Il avance de l'argent à ses patients
Puisqu'il a refusé de réduire le nombre d'arrêts maladie, il a donc été placé sous surveillance. Ses arrêts sont désormais vérifiés par la CPAM de la Seine-Maritime. Pour éviter que ses patients n'en pâtissent financièrement, il a donc décidé de leur avancer de l'argent. "C'est le seul moyen que j'ai trouvé pour qu'ils n'aient pas cette crainte-là en plus quand je les arrête. J'ai des réserves et je ne suis pas trop près de mes sous, tant pis."

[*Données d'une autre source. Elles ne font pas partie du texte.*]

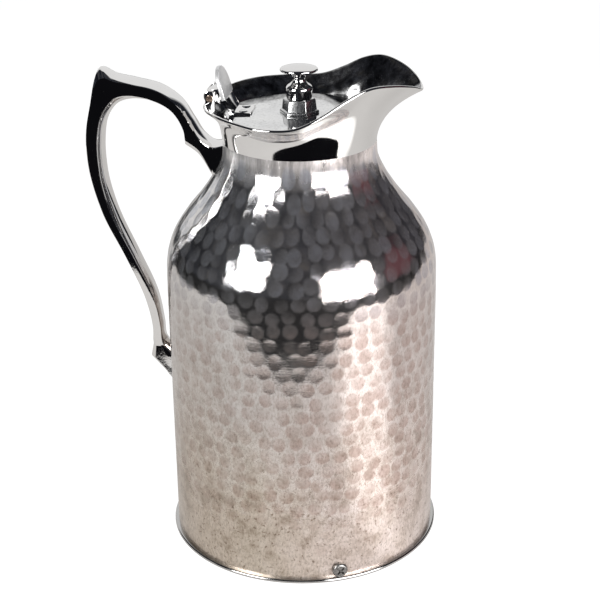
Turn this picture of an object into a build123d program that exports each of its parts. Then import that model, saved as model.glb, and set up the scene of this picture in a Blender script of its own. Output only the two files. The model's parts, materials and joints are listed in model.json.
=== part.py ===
"""Insulated vacuum jug: hammered shell, cast spout collar and handle, thumb-lever lid with a screw-down stopper.

Millimetres. The origin is the centre of the base on the table plane, +Z is up,
+X points to the spout, -X to the handle, and the hinge pin runs along Y.
"""

from build123d import *
import math
import os

os.makedirs("parts", exist_ok=True)

# ---------------------------------------------------------------- driving dimensions
BODY_R = 66.0  # outside radius of the straight wall
SHELL_WALL = 1.0
SHOULDER_Z = 130.0  # where the wall starts to turn in
NECK_R = 36.5  # outside radius at the seam with the collar
SEAM_Z = 204.4

FLANGE_R = 68.0  # base rim that stands proud of the wall
FLANGE_T = 1.8
FLANGE_CHAMFER = 0.5
SKIRT_R = 64.8  # upstand of the base cap, inside the shell
SKIRT_T = 1.2
SKIRT_TOP = 14.0
FLOOR_T = 1.5  # floor of the cap, at the top of the skirt

BASE_SCREW_ANGLES = (-67.5, 52.5, 172.5)
BASE_SCREW_Z = 5.8
BASE_SCREW_HEAD_R = 3.8
BASE_SCREW_R = 1.95
BASE_SCREW_HOLE_R = 2.05

HANDLE_SCREW_R = 1.95
UPPER_SCREW_Z = 192.0  # through the neck into the handle's pad
LOWER_SCREW_Z = 86.0  # through the wall into the handle's foot

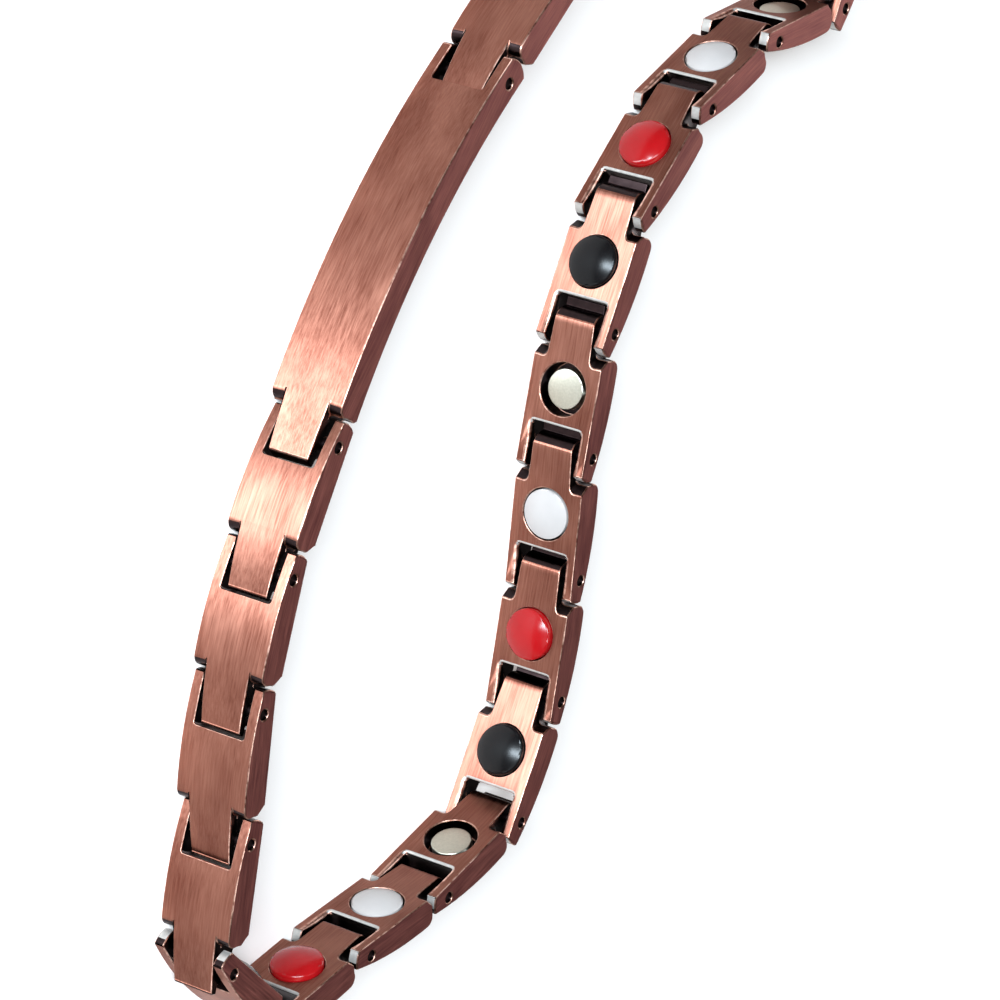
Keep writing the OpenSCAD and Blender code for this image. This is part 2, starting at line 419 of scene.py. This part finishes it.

Dans le viseur de ce médecin, un document, qu'il appelle un référentiel, de la CPAM, qui liste les catégories de population selon leurs revenus et la tolérance sur la question des arrêts maladie, de 1 à 5. La dernière catégorie étant la plus populaire. Un référentiel où selon le médecin, "environ 44% de la Seine-Maritime serait dans la catégorie 5". Une catégorie qui serait donc bien trop large. "Le revenu de ma patientèle est très en dessous de la moyenne de cette catégorie. Comparer les habitants d'ici à cette moyenne, c'est une saloperie indigne."
Le médecin, qui a déjà dépassé l'âge de la retraite, est prêt à aller au bout de son combat. Il a lancé une pétition en ligne, qui a recueilli près de 800 signatures, et persiste : il ne signera pas moins d'arrêts. C'est une question de principe, et de façon de voir la médecine, selon lui.
Contactée, la CPAM de la Seine-Maritime n'a pas souhaité répondre à nos questions.